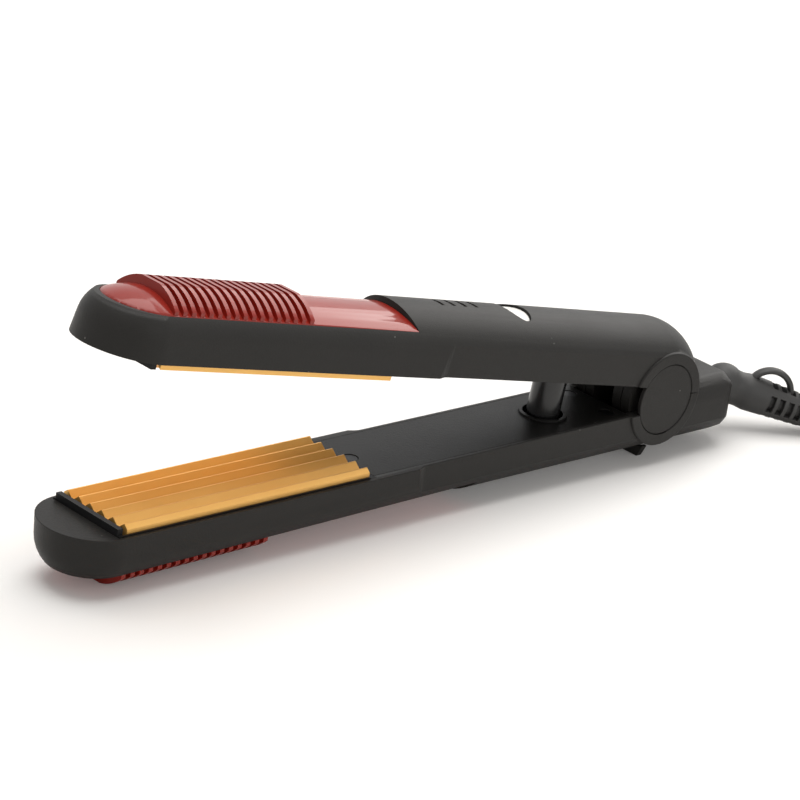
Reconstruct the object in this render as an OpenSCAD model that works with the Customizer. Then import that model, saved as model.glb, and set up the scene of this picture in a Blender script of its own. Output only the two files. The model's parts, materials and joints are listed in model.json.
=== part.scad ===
// Hair crimper: two hinged arms with ridged plates, a sprung hinge, a slide lock and a swivelling cord.
// Both arms are drawn in the lower arm's own position: z = 0 is the closing plane
// and depths count down from it.
// The upper arm is that drawing mirrored and turned about the hinge to the open angle.

/* [Arms] */
// Length of the crimper from the nose to the end of the barrel
body_len = 300; // [292:1:320]
// Width of the head round the plates
head_w = 36; // [35:0.5:38]
// Width of the handle
handle_w = 32.4; // [32:0.1:33.4]
// Depth of the upper arm from the closing plane to its crown
upper_depth = 24.2; // [23.8:0.1:25.4]
// Depth of the lower handle from the closing plane to its crown
lower_depth = 22.05; // [21.8:0.05:23]
// Depth of both rims under the closing plane
rim_d = 3.94; // [3.6:0.02:4.2]
// Wall thickness of the two housings
wall = 2.2; // [1.8:0.1:2.3]
// Radius of the crown's arc across the arm
crown_r = 19.3; // [18.8:0.1:20.4]
// Radius of the corner between the crown and the flank
corner_r = 12; // [10:0.25:12.5]
// How far the crown's edge lies inside the handle's side
shoulder_inset = 2; // [1.6:0.1:2.4]
// Length of the narrowing between head and handle
neck_len = 7; // [5:0.5:10]
// Distance from the plates to the narrowing
neck_gap = 18; // [15:0.5:20]
// Radius of the barrel's upright rear corners
barrel_plan_r = 11.5; // [9:0.5:12.5]
// Radius of the barrel's rear edges seen from the side
barrel_side_r = 9.5; // [7:0.5:10.5]
// Radius of the barrel's rear edges seen along its slanting corners
barrel_corner_r = 10; // [7:0.5:10.5]
// Rise of the barrel above the closing plane
barrel_rise = 2.6; // [2.2:0.1:3]

/* [Hinge] */
// Angle between the arms at rest
open_angle = 11.5; // [9:0.5:13]
// Distance from the hinge axis to the barrel's end
hinge_back = 42.8; // [42:0.2:46]
// Radius of the hinge pin
pin_r = 3; // [2.6:0.1:3.2]
// Outer radius of the knuckles
knuckle_r = 14; // [13.4:0.1:14.2]
// Radius of the rings that stand out round the side caps
boss_r = 17; // [16:0.25:17.5]
// How far the rings stand out from the handles
boss_rise = 0.7; // [0.4:0.1:1.2]
// Radius of the side caps
cap_r = 12.7; // [12:0.1:13.5]
// Thickness of the bushes round the pin
bush_wall = 0.95; // [0.8:0.05:1.2]
// Radial clearance of the pin in its bushes
pin_clear = 0.05; // [0.03:0.01:0.09]
// Gap between the upper arm's rear end and the barrel
barrel_gap = 0.5; // [0.4:0.05:0.8]

/* [Plates] */
// Length of the crimping plates
plate_len = 100; // [92:1:104]
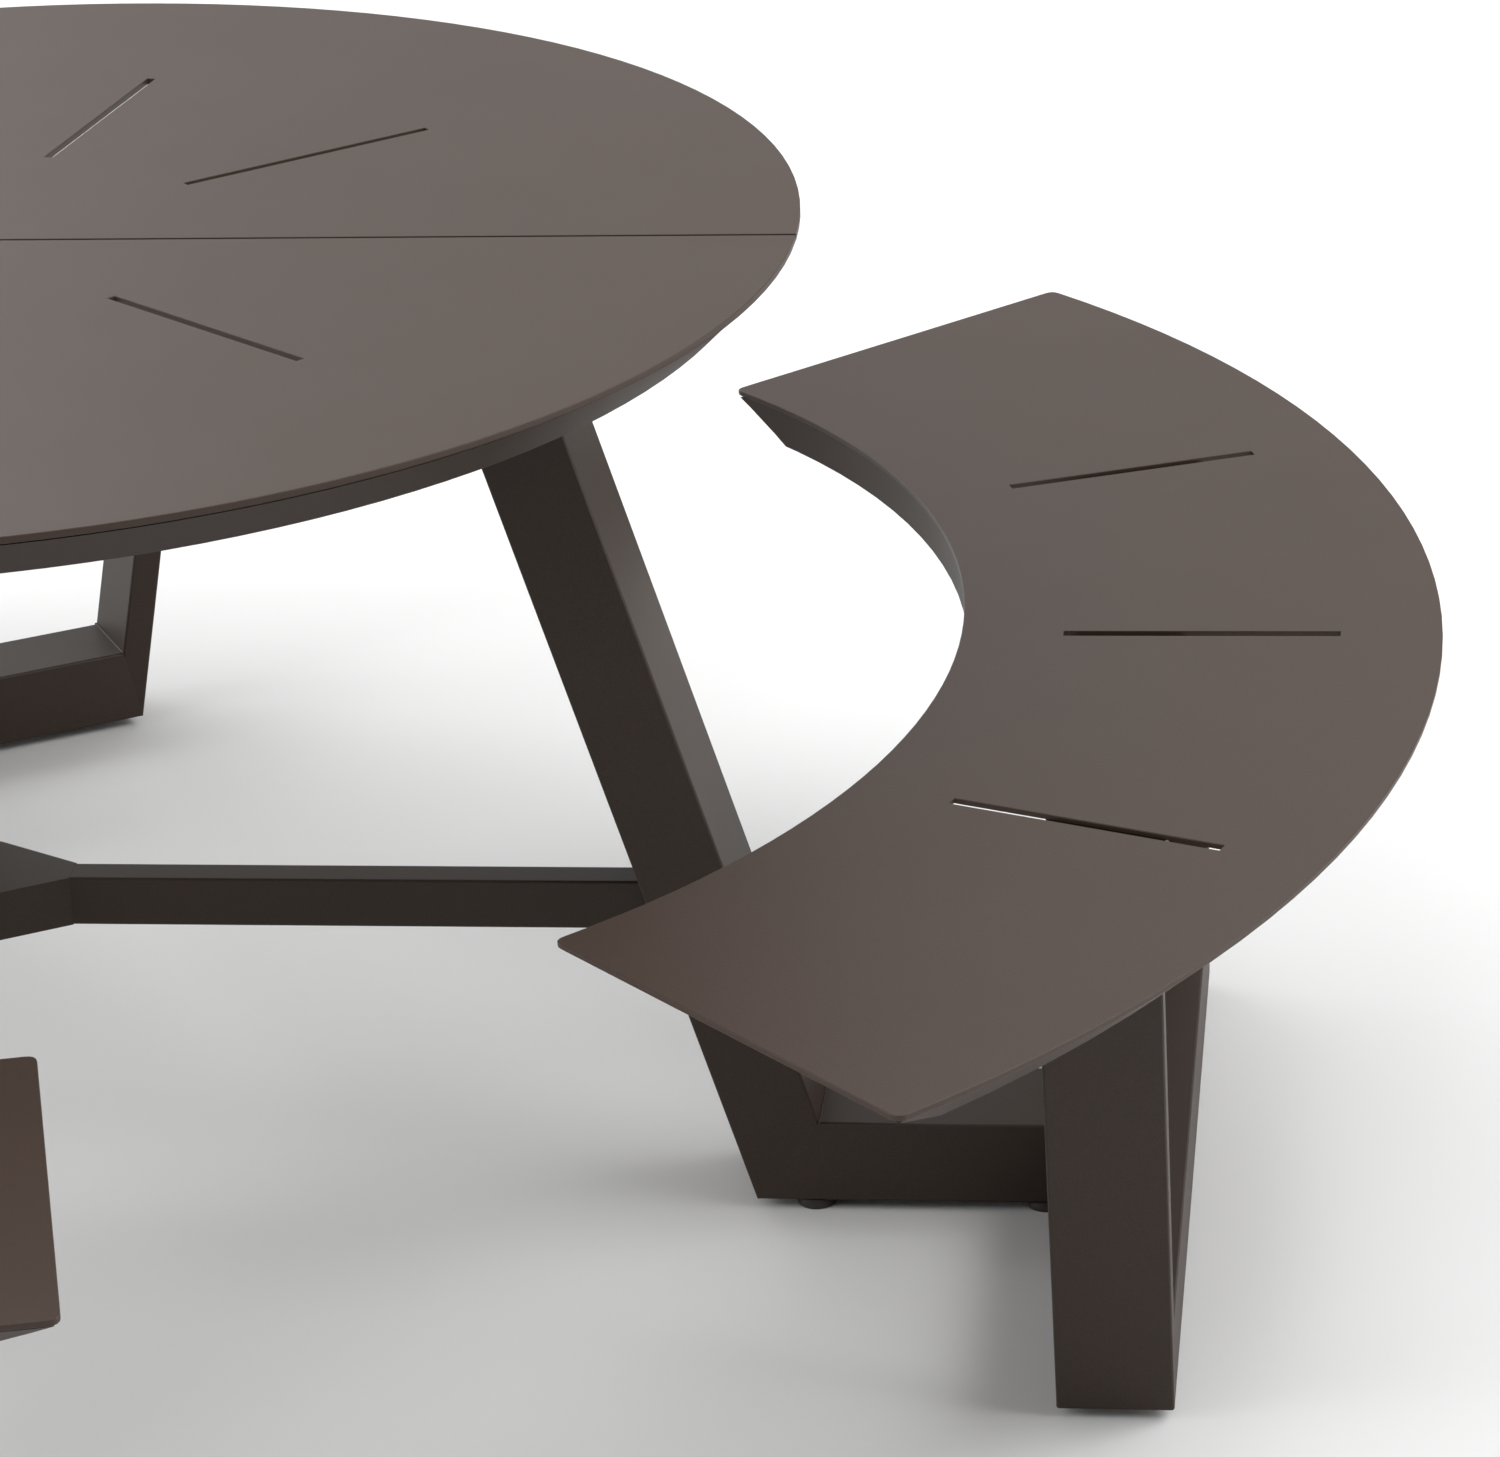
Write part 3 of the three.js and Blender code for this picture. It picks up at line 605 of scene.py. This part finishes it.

——————

Set task >>
Copy all the records above precisely.

Expected answer >>
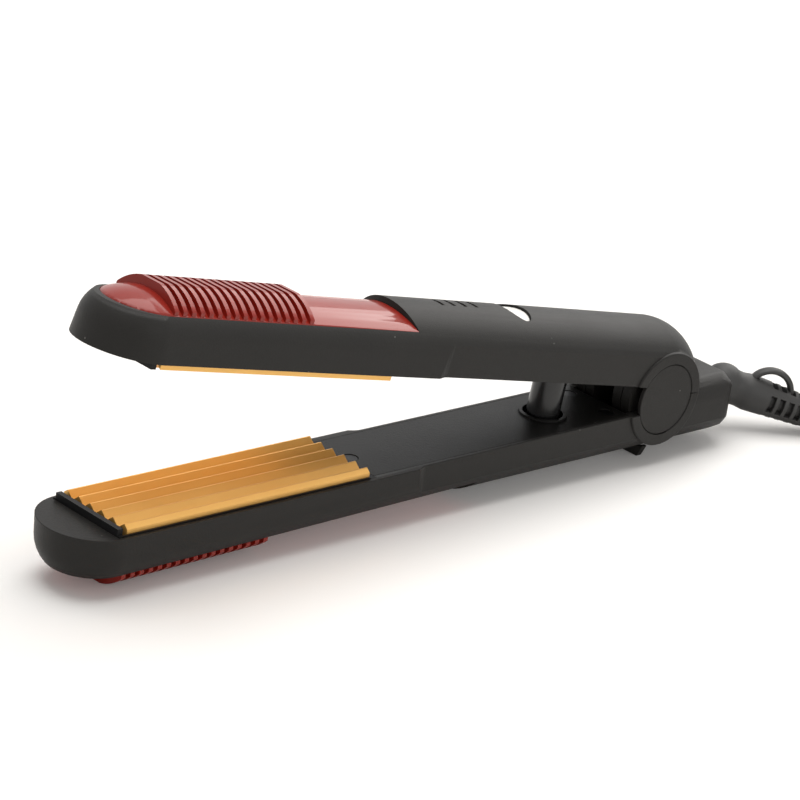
Reconstruct the object in this render as an OpenSCAD model that works with the Customizer. Then import that model, saved as model.glb, and set up the scene of this picture in a Blender script of its own. Output only the two files. The model's parts, materials and joints are listed in model.json.
=== part.scad ===
// Hair crimper: two hinged arms with ridged plates, a sprung hinge, a slide lock and a swivelling cord.
// Both arms are drawn in the lower arm's own position: z = 0 is the closing plane
// and depths count down from it.
// The upper arm is that drawing mirrored and turned about the hinge to the open angle.

/* [Arms] */
// Length of the crimper from the nose to the end of the barrel
body_len = 300; // [292:1:320]
// Width of the head round the plates
head_w = 36; // [35:0.5:38]
// Width of the handle
handle_w = 32.4; // [32:0.1:33.4]
// Depth of the upper arm from the closing plane to its crown
upper_depth = 24.2; // [23.8:0.1:25.4]
// Depth of the lower handle from the closing plane to its crown
lower_depth = 22.05; // [21.8:0.05:23]
// Depth of both rims under the closing plane
rim_d = 3.94; // [3.6:0.02:4.2]
// Wall thickness of the two housings
wall = 2.2; // [1.8:0.1:2.3]
// Radius of the crown's arc across the arm
crown_r = 19.3; // [18.8:0.1:20.4]
// Radius of the corner between the crown and the flank
corner_r = 12; // [10:0.25:12.5]
// How far the crown's edge lies inside the handle's side
shoulder_inset = 2; // [1.6:0.1:2.4]
// Length of the narrowing between head and handle
neck_len = 7; // [5:0.5:10]
// Distance from the plates to the narrowing
neck_gap = 18; // [15:0.5:20]
// Radius of the barrel's upright rear corners
barrel_plan_r = 11.5; // [9:0.5:12.5]
// Radius of the barrel's rear edges seen from the side
barrel_side_r = 9.5; // [7:0.5:10.5]
// Radius of the barrel's rear edges seen along its slanting corners
barrel_corner_r = 10; // [7:0.5:10.5]
// Rise of the barrel above the closing plane
barrel_rise = 2.6; // [2.2:0.1:3]

/* [Hinge] */
// Angle between the arms at rest
open_angle = 11.5; // [9:0.5:13]
// Distance from the hinge axis to the barrel's end
hinge_back = 42.8; // [42:0.2:46]
// Radius of the hinge pin
pin_r = 3; // [2.6:0.1:3.2]
// Outer radius of the knuckles
knuckle_r = 14; // [13.4:0.1:14.2]
// Radius of the rings that stand out round the side caps
boss_r = 17; // [16:0.25:17.5]
// How far the rings stand out from the handles
boss_rise = 0.7; // [0.4:0.1:1.2]
// Radius of the side caps
cap_r = 12.7; // [12:0.1:13.5]
// Thickness of the bushes round the pin
bush_wall = 0.95; // [0.8:0.05:1.2]
// Radial clearance of the pin in its bushes
pin_clear = 0.05; // [0.03:0.01:0.09]
// Gap between the upper arm's rear end and the barrel
barrel_gap = 0.5; // [0.4:0.05:0.8]

/* [Plates] */
// Length of the crimping plates
plate_len = 100; // [92:1:104]
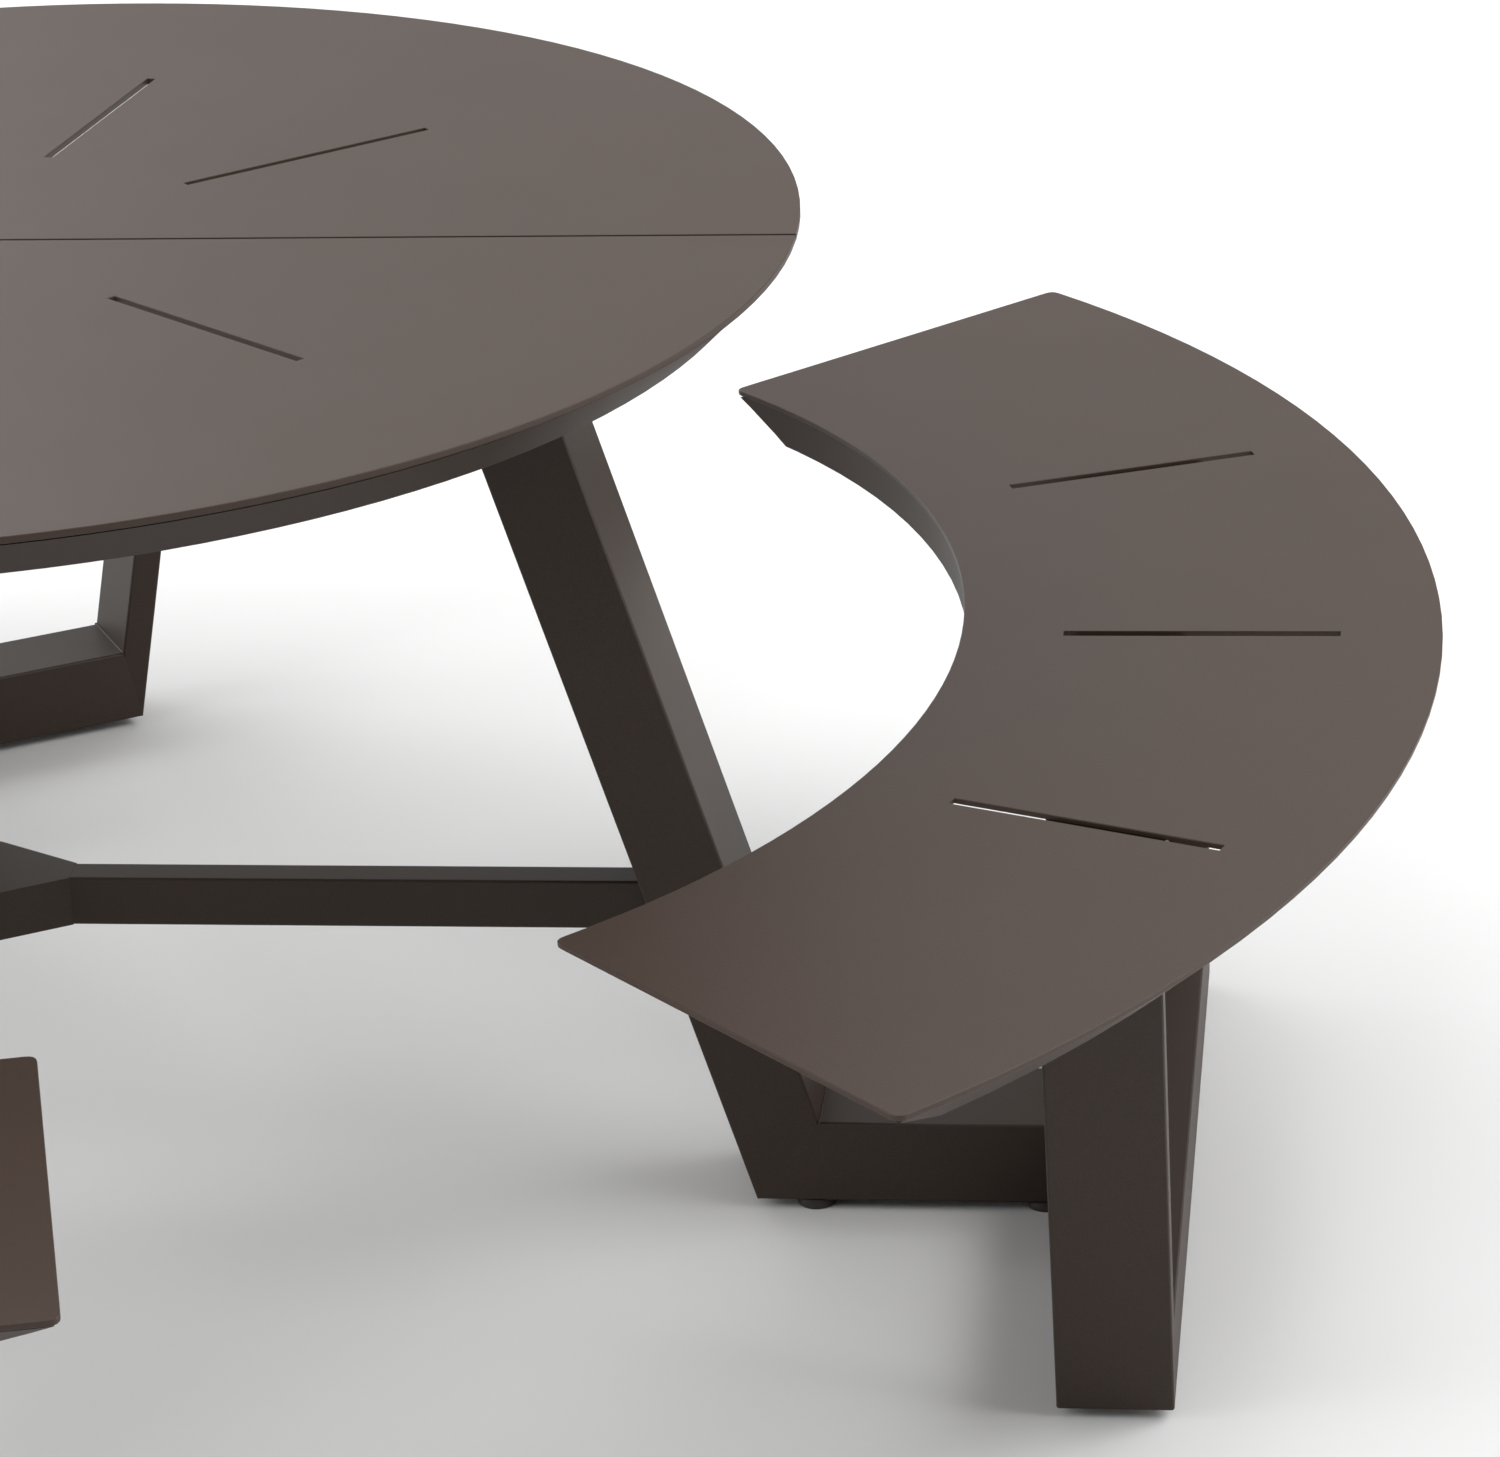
Write part 3 of the three.js and Blender code for this picture. It picks up at line 605 of scene.py. This part finishes it.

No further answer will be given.